8. (C) Abdullah described what the NMRD saw as the current
state of play in Chad's relations to the Darfur conflict. He
said that the Chadian President's half-brother, Daoussa Deby,
is a driving force behind JEM's harassment of and attacks
against the SLA/MM. He supported the consistently-heard --
but also consistently denied -- rumors that Daoussa,
operating on behalf of the Deby regime, is funneling
resources to JEM so that JEM will behave as a proxy or
mercenary force against Chadian rebels in the Sudan/Chad
border area. That JEM also has a more "national" (read:
anti-Khartoum) agenda is a bonus for Chad's President.

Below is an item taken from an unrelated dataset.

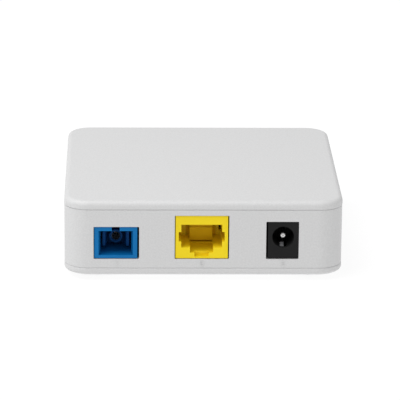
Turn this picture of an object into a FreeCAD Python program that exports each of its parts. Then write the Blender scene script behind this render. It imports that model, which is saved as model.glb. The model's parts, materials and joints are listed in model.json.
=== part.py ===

9. (C) Daoussa Deby had also been the conduit for Chadian
government support to NMRD, but according to Abdullah, that
support has dwindled to nearly nothing. This is because
Daoussa has made it contingent upon NMRD cooperation with JEM
against Khartoum, which implied NMRD military action against
the SLA/MM, as the later had signed on to the DPA, and thus
was in league with Khartoum. Daoussa sees NMRD as militarily
capable and wants those capabilities to reinforce JEM.
Abdullah also believed that Daoussa's support for JEM actions
against the SLA/MM was linked to Daoussa Deby's personal
animosities in regard to Minni Minawi. While NMRD still has
contact with the Chadian authorities through the recently
promoted Brigadier General Mahamat Ismail Chaibo (who is a
direct family relation to NMRD leaders),Daoussa has become
the only channel for money, and he is now openly hostile to
the NMRD. "He tells us, to join JEM, or be destroyed."

--------------
TIME IS RUNNING OUT
--------------


10. (C) Abdullah stated point-blank that time is running out
for DPA implementation. He said that there are declining
numbers of Darfur rebel or political leaders willing to
support the DPA among the people. The SLA/MM's increasing
isolation as the only group fully backing the DPA puts it
into a class by itself -- the Khartoum collaborators. JEM
and the SLA/AW are spoiling in Darfur, with Chadian
government support, including attacks on SLA/MM. The NMRD is
vulnerable now on all fronts -- from Chadian rebels in the
pay of Khartoum; from JEM, for continued refusal to join
forces; from Daoussa Deby and Chadian government forces, for
continued refusal to join JEM. The NMRD has no interest in
JEM's "national" agenda, having only a Darfur focus.
Abdullah repeated that the NMRD's objections to the DPA could
be worked out, but only if NMRD could get a seat at the
table, and sanctions could be lifted. He implied that NMRD
had the credibility needed in Darfur to be a positive player
in shifting the balance in favor of DPA implementation.

--------------
COMMENT
--------------

NDJAMENA 00000968 003 OF 003




11. (C) NMRD's otives for seeking us out at this time may be
may, and not especially tied to a sudden desire to suport
the DPA. Not least among them may be persoal difficulties
NMRD leadership has with Daoussa Deby. The fact that the
movement appears to have no allies inside Darfur cannot be a
comfortable position, and now it seems its Chadian
benefactors have issued an ultimatum: prove useful to us in
our conflict with Khartoum, or get out. We believe key
members of the Deby regime remain determined to buy allies
against the regime's enemies, but we are not clear that they
have made the connection between the friends they pay and
those friends' attitudes toward the DPA -- and ultimately,
the probability that they will be seen as engaged in
sanctionable opposition to the DPA. Regardless of where one
comes out in analyzing their motivations, we still do not
have verifiable information as to their actions. We hope
that those international allies of the DPA operating inside
both Sudan and Chad, especially the AMIS forces, will be
energized to clear some of the doubt surrounding the many
accusations leveled against DPA spoilers and their probable
financial benefactors. END COMMENT.


13. (U) Tripoli Minimize Considered.